Challenge:
Copy every line of the material below word for word.

┌────────

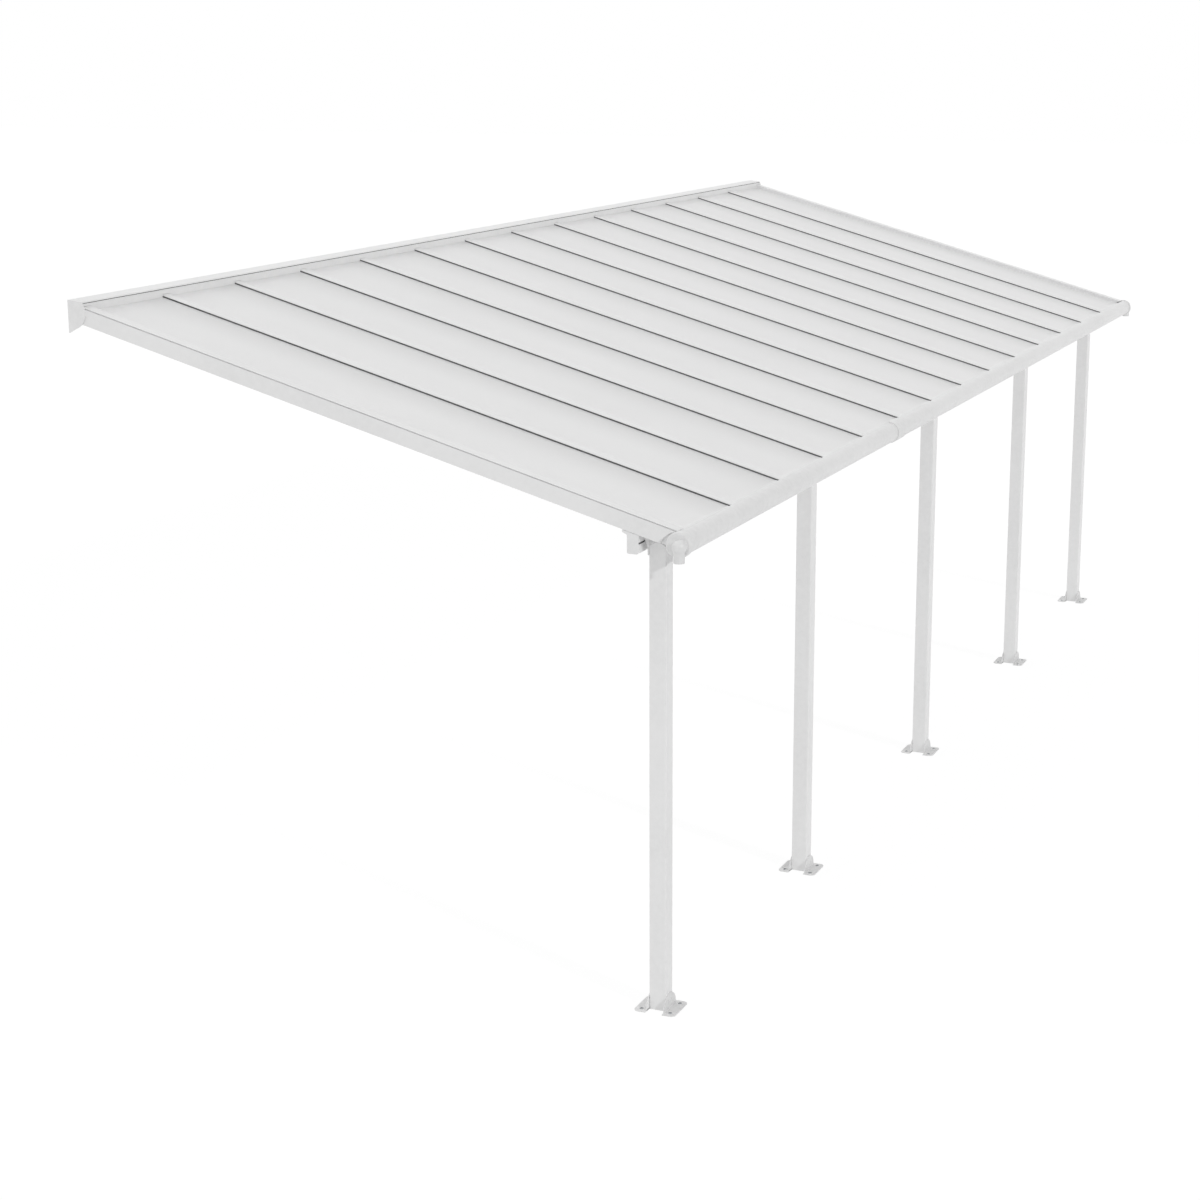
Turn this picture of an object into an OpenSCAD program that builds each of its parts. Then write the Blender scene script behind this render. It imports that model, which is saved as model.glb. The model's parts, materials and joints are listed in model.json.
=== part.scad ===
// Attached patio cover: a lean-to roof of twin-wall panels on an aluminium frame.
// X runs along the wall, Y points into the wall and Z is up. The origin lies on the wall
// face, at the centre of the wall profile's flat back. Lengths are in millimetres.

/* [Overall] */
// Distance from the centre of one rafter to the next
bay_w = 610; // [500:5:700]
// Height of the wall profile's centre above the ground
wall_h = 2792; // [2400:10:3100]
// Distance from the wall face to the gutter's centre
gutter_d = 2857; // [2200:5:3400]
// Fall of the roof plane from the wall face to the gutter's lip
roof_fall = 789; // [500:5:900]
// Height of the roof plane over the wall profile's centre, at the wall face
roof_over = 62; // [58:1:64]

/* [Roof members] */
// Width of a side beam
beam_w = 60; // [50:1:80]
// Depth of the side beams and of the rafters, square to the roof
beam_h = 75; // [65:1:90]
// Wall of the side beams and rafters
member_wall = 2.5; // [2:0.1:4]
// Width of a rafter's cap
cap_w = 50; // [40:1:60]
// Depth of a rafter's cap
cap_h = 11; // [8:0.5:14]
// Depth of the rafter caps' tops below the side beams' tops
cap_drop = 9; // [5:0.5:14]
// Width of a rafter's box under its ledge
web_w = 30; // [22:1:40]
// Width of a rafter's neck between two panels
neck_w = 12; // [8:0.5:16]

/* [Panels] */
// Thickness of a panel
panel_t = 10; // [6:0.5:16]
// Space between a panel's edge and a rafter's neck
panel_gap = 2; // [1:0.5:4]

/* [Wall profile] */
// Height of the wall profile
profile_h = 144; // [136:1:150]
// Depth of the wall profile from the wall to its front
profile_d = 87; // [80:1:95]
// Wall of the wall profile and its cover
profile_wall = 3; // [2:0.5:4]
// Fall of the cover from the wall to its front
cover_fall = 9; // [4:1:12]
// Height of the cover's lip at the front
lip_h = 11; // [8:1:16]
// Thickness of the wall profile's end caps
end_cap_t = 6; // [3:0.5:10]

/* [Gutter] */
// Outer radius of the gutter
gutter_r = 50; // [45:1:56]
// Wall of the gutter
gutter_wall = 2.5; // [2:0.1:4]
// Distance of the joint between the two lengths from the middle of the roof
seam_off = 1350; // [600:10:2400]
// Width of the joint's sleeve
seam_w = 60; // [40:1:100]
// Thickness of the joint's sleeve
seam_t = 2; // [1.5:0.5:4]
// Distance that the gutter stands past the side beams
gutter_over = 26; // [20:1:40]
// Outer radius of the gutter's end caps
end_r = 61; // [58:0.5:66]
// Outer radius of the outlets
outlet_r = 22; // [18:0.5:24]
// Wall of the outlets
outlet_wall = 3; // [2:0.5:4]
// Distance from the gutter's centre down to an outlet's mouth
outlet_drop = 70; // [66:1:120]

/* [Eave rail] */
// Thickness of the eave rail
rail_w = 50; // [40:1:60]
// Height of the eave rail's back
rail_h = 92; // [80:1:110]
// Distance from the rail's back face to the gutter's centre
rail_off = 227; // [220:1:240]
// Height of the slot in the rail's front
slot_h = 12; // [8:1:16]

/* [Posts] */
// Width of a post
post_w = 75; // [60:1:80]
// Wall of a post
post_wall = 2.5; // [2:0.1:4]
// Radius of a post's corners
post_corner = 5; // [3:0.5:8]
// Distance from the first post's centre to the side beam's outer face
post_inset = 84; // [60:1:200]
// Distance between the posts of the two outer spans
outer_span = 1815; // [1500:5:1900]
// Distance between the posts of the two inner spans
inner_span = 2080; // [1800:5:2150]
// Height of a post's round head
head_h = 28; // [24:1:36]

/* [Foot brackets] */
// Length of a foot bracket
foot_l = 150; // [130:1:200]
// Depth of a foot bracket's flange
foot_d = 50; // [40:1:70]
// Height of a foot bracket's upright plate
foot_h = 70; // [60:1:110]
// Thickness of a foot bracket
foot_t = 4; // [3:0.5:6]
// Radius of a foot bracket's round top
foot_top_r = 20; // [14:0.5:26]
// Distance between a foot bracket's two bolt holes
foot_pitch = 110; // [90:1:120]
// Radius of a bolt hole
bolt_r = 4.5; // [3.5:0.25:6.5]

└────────

Result of this task:
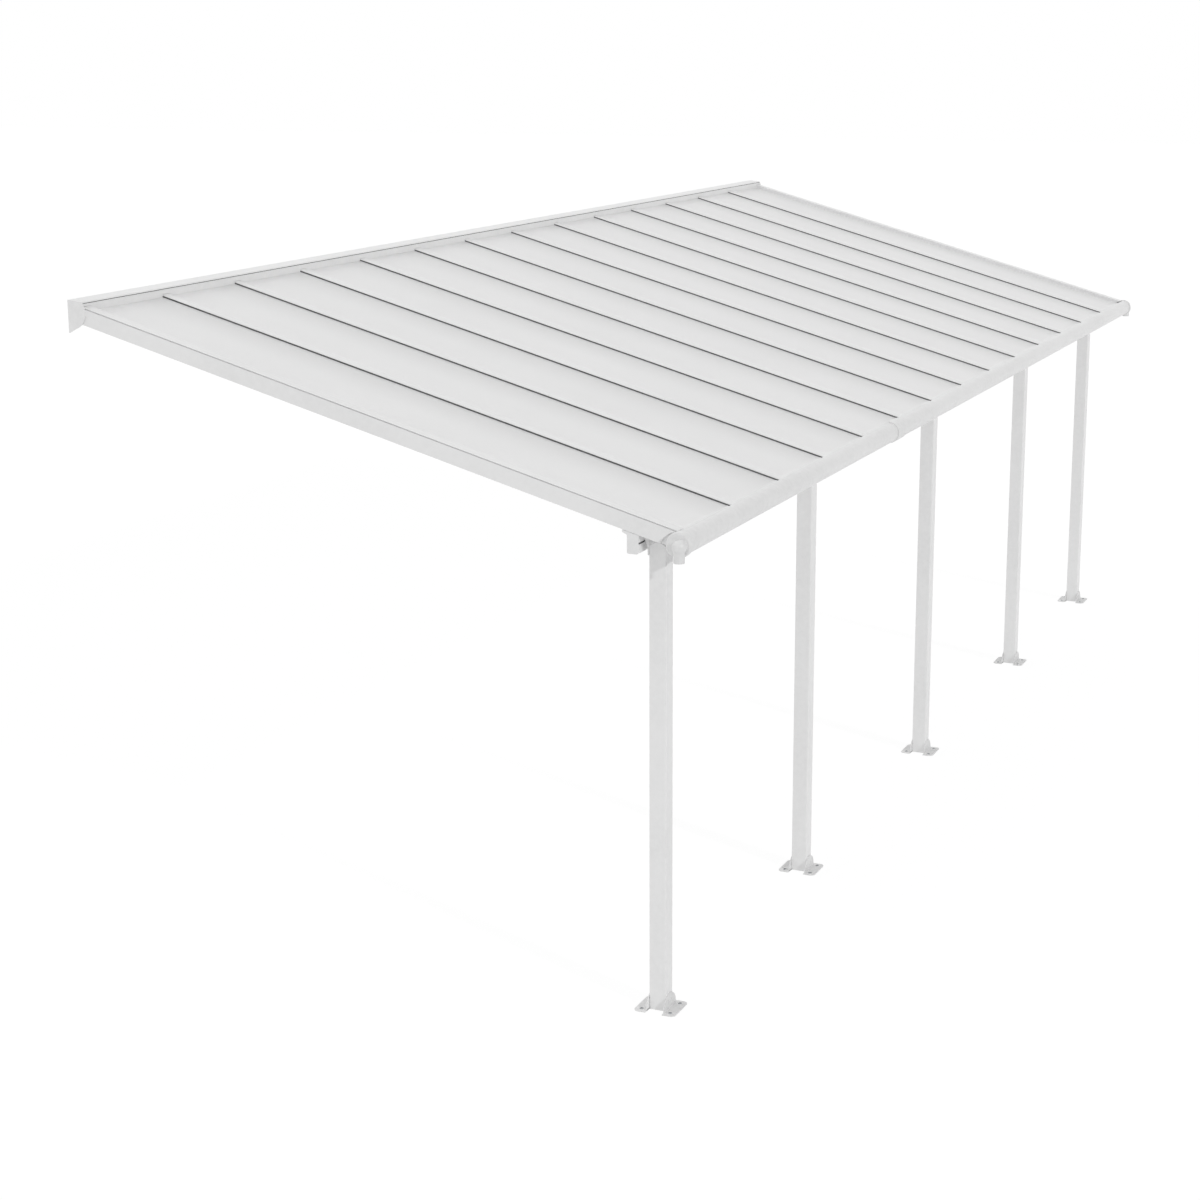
Turn this picture of an object into an OpenSCAD program that builds each of its parts. Then write the Blender scene script behind this render. It imports that model, which is saved as model.glb. The model's parts, materials and joints are listed in model.json.
=== part.scad ===
// Attached patio cover: a lean-to roof of twin-wall panels on an aluminium frame.
// X runs along the wall, Y points into the wall and Z is up. The origin lies on the wall
// face, at the centre of the wall profile's flat back. Lengths are in millimetres.

/* [Overall] */
// Distance from the centre of one rafter to the next
bay_w = 610; // [500:5:700]
// Height of the wall profile's centre above the ground
wall_h = 2792; // [2400:10:3100]
// Distance from the wall face to the gutter's centre
gutter_d = 2857; // [2200:5:3400]
// Fall of the roof plane from the wall face to the gutter's lip
roof_fall = 789; // [500:5:900]
// Height of the roof plane over the wall profile's centre, at the wall face
roof_over = 62; // [58:1:64]

/* [Roof members] */
// Width of a side beam
beam_w = 60; // [50:1:80]
// Depth of the side beams and of the rafters, square to the roof
beam_h = 75; // [65:1:90]
// Wall of the side beams and rafters
member_wall = 2.5; // [2:0.1:4]
// Width of a rafter's cap
cap_w = 50; // [40:1:60]
// Depth of a rafter's cap
cap_h = 11; // [8:0.5:14]
// Depth of the rafter caps' tops below the side beams' tops
cap_drop = 9; // [5:0.5:14]
// Width of a rafter's box under its ledge
web_w = 30; // [22:1:40]
// Width of a rafter's neck between two panels
neck_w = 12; // [8:0.5:16]

/* [Panels] */
// Thickness of a panel
panel_t = 10; // [6:0.5:16]
// Space between a panel's edge and a rafter's neck
panel_gap = 2; // [1:0.5:4]

/* [Wall profile] */
// Height of the wall profile
profile_h = 144; // [136:1:150]
// Depth of the wall profile from the wall to its front
profile_d = 87; // [80:1:95]
// Wall of the wall profile and its cover
profile_wall = 3; // [2:0.5:4]
// Fall of the cover from the wall to its front
cover_fall = 9; // [4:1:12]
// Height of the cover's lip at the front
lip_h = 11; // [8:1:16]
// Thickness of the wall profile's end caps
end_cap_t = 6; // [3:0.5:10]

/* [Gutter] */
// Outer radius of the gutter
gutter_r = 50; // [45:1:56]
// Wall of the gutter
gutter_wall = 2.5; // [2:0.1:4]
// Distance of the joint between the two lengths from the middle of the roof
seam_off = 1350; // [600:10:2400]
// Width of the joint's sleeve
seam_w = 60; // [40:1:100]
// Thickness of the joint's sleeve
seam_t = 2; // [1.5:0.5:4]
// Distance that the gutter stands past the side beams
gutter_over = 26; // [20:1:40]
// Outer radius of the gutter's end caps
end_r = 61; // [58:0.5:66]
// Outer radius of the outlets
outlet_r = 22; // [18:0.5:24]
// Wall of the outlets
outlet_wall = 3; // [2:0.5:4]
// Distance from the gutter's centre down to an outlet's mouth
outlet_drop = 70; // [66:1:120]

/* [Eave rail] */
// Thickness of the eave rail
rail_w = 50; // [40:1:60]
// Height of the eave rail's back
rail_h = 92; // [80:1:110]
// Distance from the rail's back face to the gutter's centre
rail_off = 227; // [220:1:240]
// Height of the slot in the rail's front
slot_h = 12; // [8:1:16]

/* [Posts] */
// Width of a post
post_w = 75; // [60:1:80]
// Wall of a post
post_wall = 2.5; // [2:0.1:4]
// Radius of a post's corners
post_corner = 5; // [3:0.5:8]
// Distance from the first post's centre to the side beam's outer face
post_inset = 84; // [60:1:200]
// Distance between the posts of the two outer spans
outer_span = 1815; // [1500:5:1900]
// Distance between the posts of the two inner spans
inner_span = 2080; // [1800:5:2150]
// Height of a post's round head
head_h = 28; // [24:1:36]

/* [Foot brackets] */
// Length of a foot bracket
foot_l = 150; // [130:1:200]
// Depth of a foot bracket's flange
foot_d = 50; // [40:1:70]
// Height of a foot bracket's upright plate
foot_h = 70; // [60:1:110]
// Thickness of a foot bracket
foot_t = 4; // [3:0.5:6]
// Radius of a foot bracket's round top
foot_top_r = 20; // [14:0.5:26]
// Distance between a foot bracket's two bolt holes
foot_pitch = 110; // [90:1:120]
// Radius of a bolt hole
bolt_r = 4.5; // [3.5:0.25:6.5]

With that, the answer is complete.